Parent involvement is an excellent idea, but should be limited, as many parents do not wish to spend their entire wait-time engaged in children’s activities. Overall, I believe you are off to a great start! Kathleen: You are very smart in looking to your own abilities as a base for your menu creation. Even the best ideas fail when they have no means for implementation. I love your inclusion of the “Save the Ocean” theme, as it is never too early to instill a planet-friendly philosophy; especially when it is done in a fun manor.

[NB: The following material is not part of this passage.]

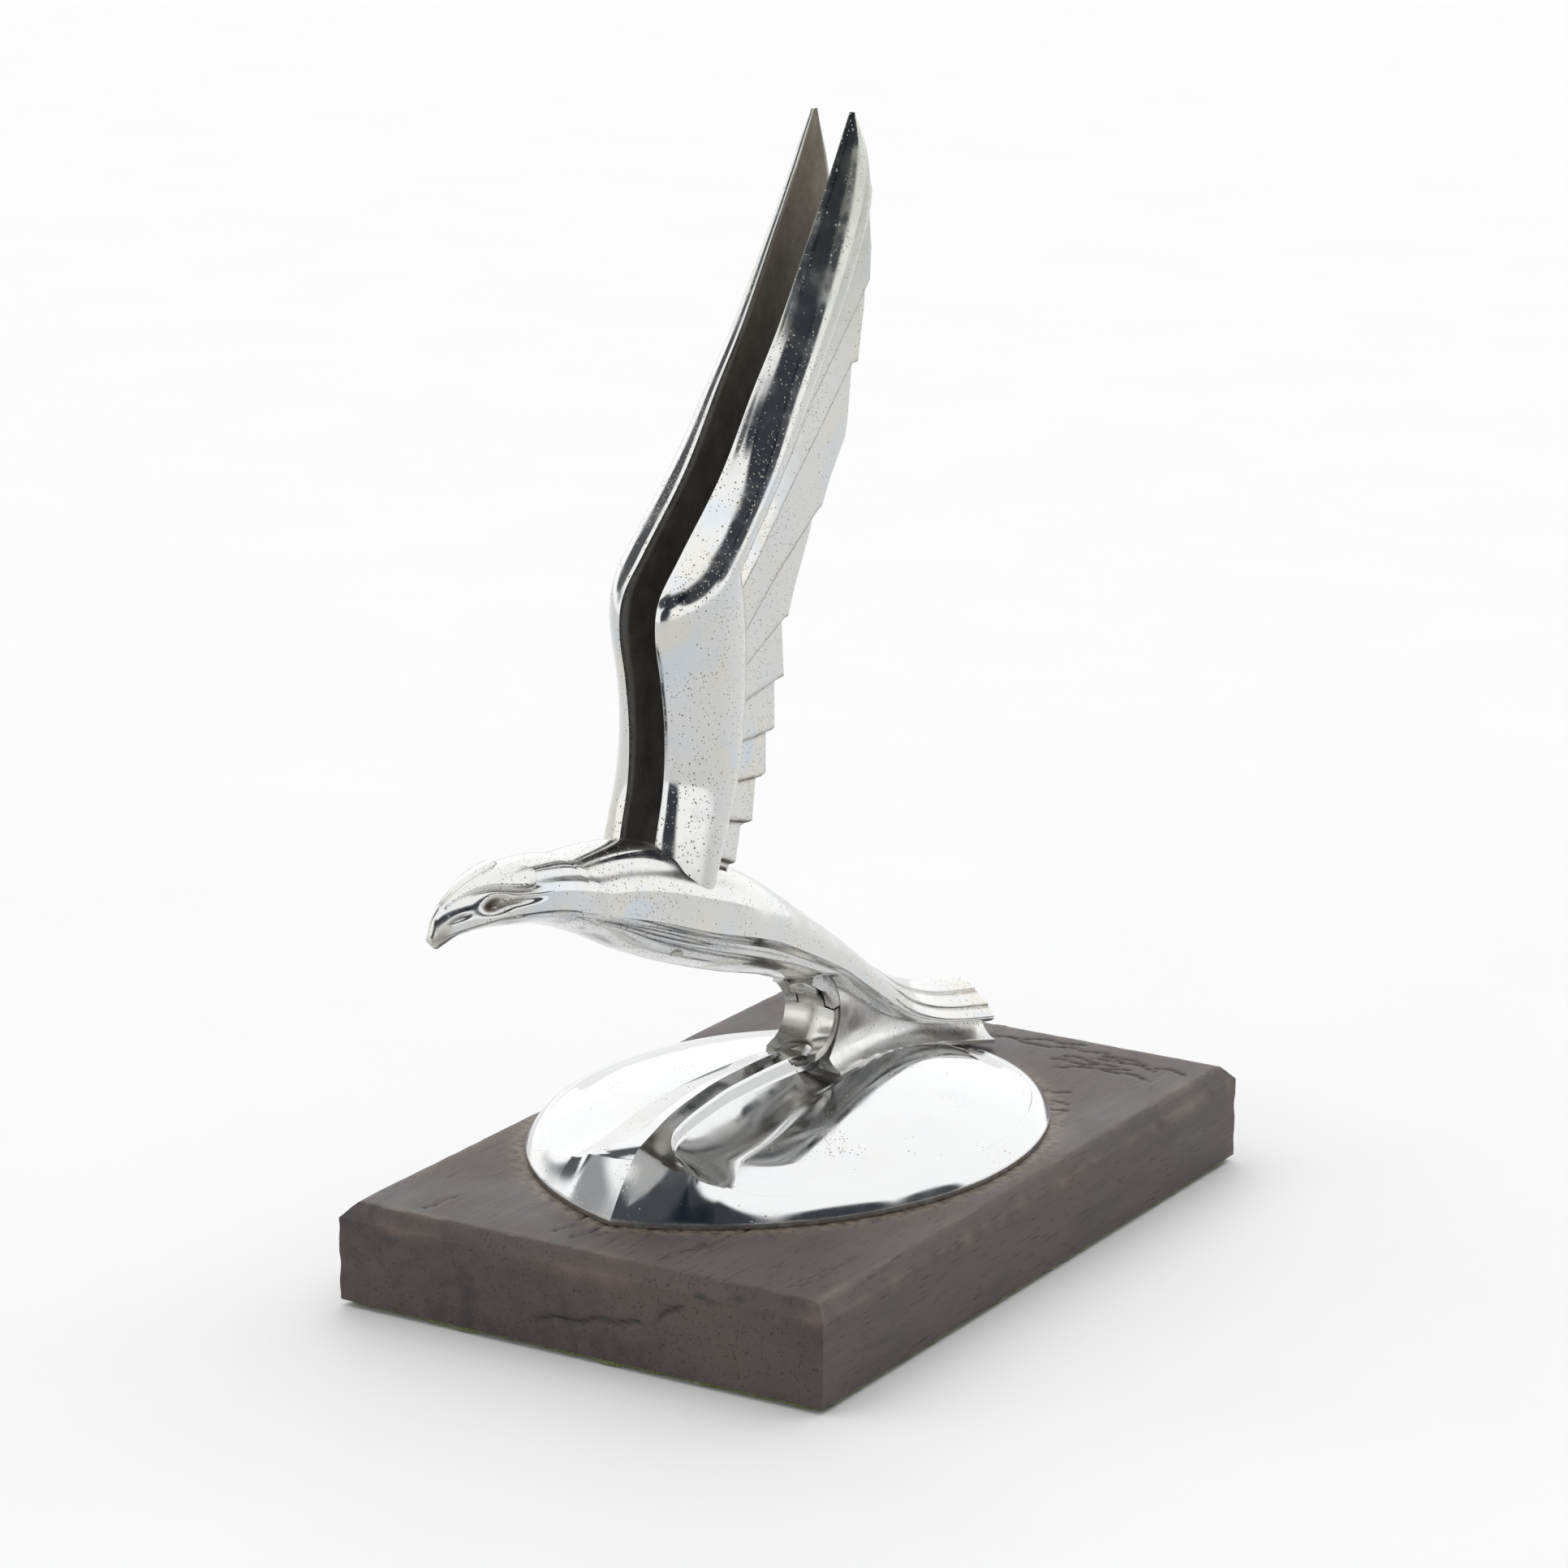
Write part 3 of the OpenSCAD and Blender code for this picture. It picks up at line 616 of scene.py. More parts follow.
def wing_rings(side):
    """Rings of one wing up Z: flat inner face, rounded leading bar, stepped feathers."""
    z = np.append(np.arange(WING_ROOT, WING_TOP, 0.28), WING_TOP)[:, None]
    inner = WING_GAP / 2
    front, rear = curve(WING_FRONT, z), straight(WING_REAR, z)
    bar = curve(BAR_REAR, z)
    thick = curve(BAR_THICK, z) * (0.84 + 0.16 * step(z, WING_ROOT, 79))
    rear = np.maximum(rear, bar + 0.12)
    inner_u = np.linspace(1, 0, 14)[None, :]
    inner_y = front + (rear - front) * inner_u
    inner_x = np.full_like(inner_y, inner)
    u = np.linspace(0, 1, 52)[None, 1:] ** 1.3
    bar_y = front + (bar - front) * u
    bulge = np.sin(math.pi * 0.84 * u) ** 0.62
    bar_x = inner + thick * bulge
    v = np.linspace(0, 1, 78)[None, :]
    vane_y = bar + 0.1 + (rear - bar - 0.1) * v
    lift, seam = feather_lift(vane_y, np.broadcast_to(z, vane_y.shape))
    fade = 1 - step(z, 178, 190)
    vane_x = inner + 0.5 * thick * (1 - 0.35 * v) + (lift - 0.9) * fade
    vane_x = np.minimum(vane_x, bar_x[:, -1:] - 0.15 + 0.4 * v)
    y = np.concatenate([inner_y, bar_y, vane_y], 1)
    x = np.concatenate([inner_x, bar_x, vane_x], 1)
    # Painted shade: a dark patch low on the bar at the wing's root.
    root = bell(z - 77, 6) * bell(u - 0.25, 0.3)
    grime = np.concatenate([0 * inner_y, 0.3 * root, 0.95 * seam * fade], 1)
    # Painted shade, with some dirt, darkens the crease between the bar and the vane.
    crease = inner_y.shape[1] + bar_y.shape[1]
    grime[:, crease:crease + 2] = np.maximum(grime[:, crease:crease + 2], 0.4)
    # The flat inner face is bare metal, up to the plated corners at both of its ends.
    flat = np.concatenate([np.ones_like(inner_y), 0 * bar_y, 0 * vane_y], 1)
    flat[:, 0] = 0
    flat[:, inner_y.shape[1] - 1] = 0
    tarnish = step(z, 150, 196) * np.ones_like(y)
    rings = np.stack([side * x, y, np.broadcast_to(z, y.shape)], -1)
    return rings, dict(grime=np.clip(grime, 0, 1).ravel(), raw=flat.ravel(),
                       tarnish=tarnish.ravel())


def wing(name, side):
    """One wing; side is 1 for the left and -1 for the right."""
    rings, marks = wing_rings(side)
    return skin(name, on_board(rings), sharp=32, **marks)


# ---------- dome ----------

def dome_half(y):
    """Half width of the dome's outline: a pointed arch in front, an ellipse behind."""
    ogive = (DOME_R**2 + DOME_FRONT**2) / (2 * DOME_R)
    d = y - DOME_Y
    nose = DOME_R - ogive + np.sqrt(np.maximum(ogive**2 - d**2, 0))
    back = DOME_R * np.sqrt(np.maximum(1 - (d / DOME_REAR) ** 2, 0))
    return np.where(d < 0, nose, back)


def rim_points(turn):
    """Points of the dome's outline; turn is 0 at the front tip."""
    y = DOME_Y - np.cos(turn) * np.where(np.cos(turn) > 0, DOME_FRONT, DOME_REAR)
    return np.sign(np.sin(turn)) * dome_half(y) * (np.abs(np.sin(turn)) > 1e-9), y


def band_height(turn):
    """Height of the rim's band: low at the sides, raised towards the front tip."""
    c = np.cos(turn)
    front = BAND_SIDE + BAND_RISE / (1 + np.exp((0.884 - c) / 0.045))
    return np.where(c > 0, front, BAND_SIDE - 0.9 * c**2)


def band_inset(turn, reach):
    """Shrink of the rim's outline to the inner edge of its band, wider at the front tip."""
    front = np.maximum(np.cos(turn), 0) ** 8
    return 1 - (BAND_W + (BAND_W_FRONT - BAND_W) * front) / reach


def dome_z(x, y, out, band):
    """Top of the dome: crowned panels, the spine, and a flute on each side of it."""
    away = np.abs(x)
    lip = 0.4 * step(1 - out, 0.010, 0.022) * (1 - step(1 - out, 0.06, 0.2))
    panel = BOARD_TOP + band + (CROWN_H - band) * (1 - out**2.3) - lip
    inner = curve(FLUTE_NEAR, y)
    reach = curve(FLUTE_REACH, y)
    flank = 0.31 * np.minimum(away, inner) + 0.7 * np.maximum(away - inner, 0)
    rise = curve(SPINE_LINE, y) - panel
    ridge = panel + (rise - flank + np.sqrt((rise - flank) ** 2 + 0.2)) / 2
    across = (away - inner) / np.maximum(reach - inner, 0.1)
    drop = FLUTE_WALL * np.clip((y + 58) / 12, 0, 1)
    bank = np.maximum(rise - drop, 0) * (1 - across) ** 2
    flute = panel + bank - curve(FLUTE_DEPTH, y) * 4 * across * (1 - across)
    wall = step(away, inner, inner + WALL_RUN)
    flute = np.minimum(flute, ridge)
    open_flute = (across > 0) & (across < 1) & (reach > inner + 0.3)
    return np.where(open_flute, ridge * (1 - wall) + flute * wall, ridge)


def dome_columns(y, edge):
    """Places across each section from the centre out, with columns on the flute's edges."""
    inner = np.minimum(curve(FLUTE_NEAR, y), 0.8 * edge)
    reach = np.clip(curve(FLUTE_REACH, y), inner, 0.92 * edge)
    wall = inner + np.minimum(WALL_RUN, 0.3 * (reach - inner))
    marks = (0 * edge, inner, wall, reach, edge)
    counts = (12, 6, 34, 60)
    parts = []
    for low, high, count in zip(marks, marks[1:], counts):
        s = np.linspace(0, 1, count, endpoint=False)[None, :]
        parts.append(low[:, None] + (high - low)[:, None] * s)
    return np.concatenate(parts + [edge[:, None]], 1)


def dome_outline():
    """Fine +X half of the rim: turn, x, y, reach from the middle, shrink to the top."""
    turn = np.linspace(0, math.pi, 6001)
    x, y = rim_points(turn)
    reach = np.hypot(x, y - DOME_Y)
    return turn, x, y, reach, band_inset(turn, reach)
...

I whole-heartedly agree with your thoughts on game-selection as it pertains to parental assistance. Choosing games that most children will enter the restaurant familiar with, will give every child the opportunity to play; rather than only those whose parents wish to participate in the activities. On the same token, I would highly recommend including single-player games. It is clear that you have done your homework, which will only help you throughout the remainder of the process. Unit 7: Project C, Part 2 Kathleen: I must, again, applaud you on your thorough research and ability to apply the information garnered.
I do feel, though, that your initial brainstorming could have been more extensive, as this activity is meant to reach the outer limits of an idea’s potential, rather than simply listing informational points. This was definitely accomplished, however, by your outstanding work on the character sketches. The transformation from simple outline to life-like character is wonderful to see. A jovial approach to the creation of this menu, as evidenced by your inclusion of ‘Nemo,’ will assuredly shine through in its final design!
Jack: Using animal/cartoon characters is an excellent way to engage children, and create a kid-relatable menu. The addition of Spanish translations for the animal names is tremendous as well. Your layout sounds wonderful, though a little ambitious. Cost issues will likely require you to make the booklet smaller in size (allowing one sheet of paper be cut or folded into two pages), number of pages, or number of colors used. The connections made, within brainstorming, between geography, possible character, and dish selection is really outstanding!
It is clear that you put a lot of time into exploring a great number of characters through sketch. However, I would recommend narrowing the pool in an effort to give a few select characters more life and detail. All in all, I believe that you are off to a great start! Unit 8: Project C, Part 3 Critique Jack: I love the border graphic you have chosen; it definitely adds a Latin flair! Including instructions on what could be drawn in the blank spaces highlights the fact that they are activity areas as well, rather than just blank spaces.
While I do like the use of animal characters, I would like to see more environmental reference on the front cover and menu page. The animals and menu options should be linked to the Latin theme of the restaurant a bit more. Your choice to use the more ‘fun & frolic’ styled type options, like “Billy” or “Sudsy” for the titles, while choosing the most clearly-legible fonts for item descriptions makes complete sense. I absolutely agree with your first choice of color scheme, as it is bright and fun without being too shocking. Very nice job!
Kathleen: While I very much agree with your choice to integrate a “Save the Ocean” theme, I would be careful to not let it overpower the actual restaurant’s theme. The use of well-known song lyrics is very clever and could be highlighted by the addition of music notes near the phrasing. The inclusion of ocean facts is wonderfully educational. The overall activity placement looks good. A small picture of the word being scrambled would help the younger children in participating. I love your characters! They are brimming with humanity and fun. Stellar job! Part 4 Critique Laneet: Excellent job!
The flow of the menu is quite good, without a single aspect that strays from the overall consistency of the clean and simple design. The uncomplicated starfish, pirate-crab, and clam do not clutter the menu; though add a sense of whimsy. The typeface selection is appropriate in size and nature. The games are very easily understood and the choice to leave the entire inside area colorless maximizes activity potential. The menu is clearly aimed at the younger child in every facet. With full color on the outer pages and art-inspiring black and white on the inside activity pages, there is no question of each area’s purpose.
Children and their parents, alike, will definitely enjoy this entertaining and user-friendly children’s menu. Kyle: Very nice job! The flow of the menu is excellent, as all aspects conform to the obvious design theme. The typefaces, layout techniques, and word choice are consistent and blend beautifully. While many would choose a more clearly-legible font for the menu-item descriptions, this would have been a poor choice when dealing with such a specific theme. The games are described very effectively; however parental assistance will be necessary in most cases.
The treasure hunt premise is delivered very well and, although this menu is clearly aimed at the older child, this clarity of theme will intrigue the younger child as well. The use of color-schemed borders maintain the menu’s flow through the otherwise colorless activity pages, in addition to keeping the menu from feeling overwhelmed by the great amount of graphics and copy on these pages. Shape-simplification and image-number reduction keep the menu page from feeling overfull, while the full-color format stifles any felling of emptiness that could otherwise occur.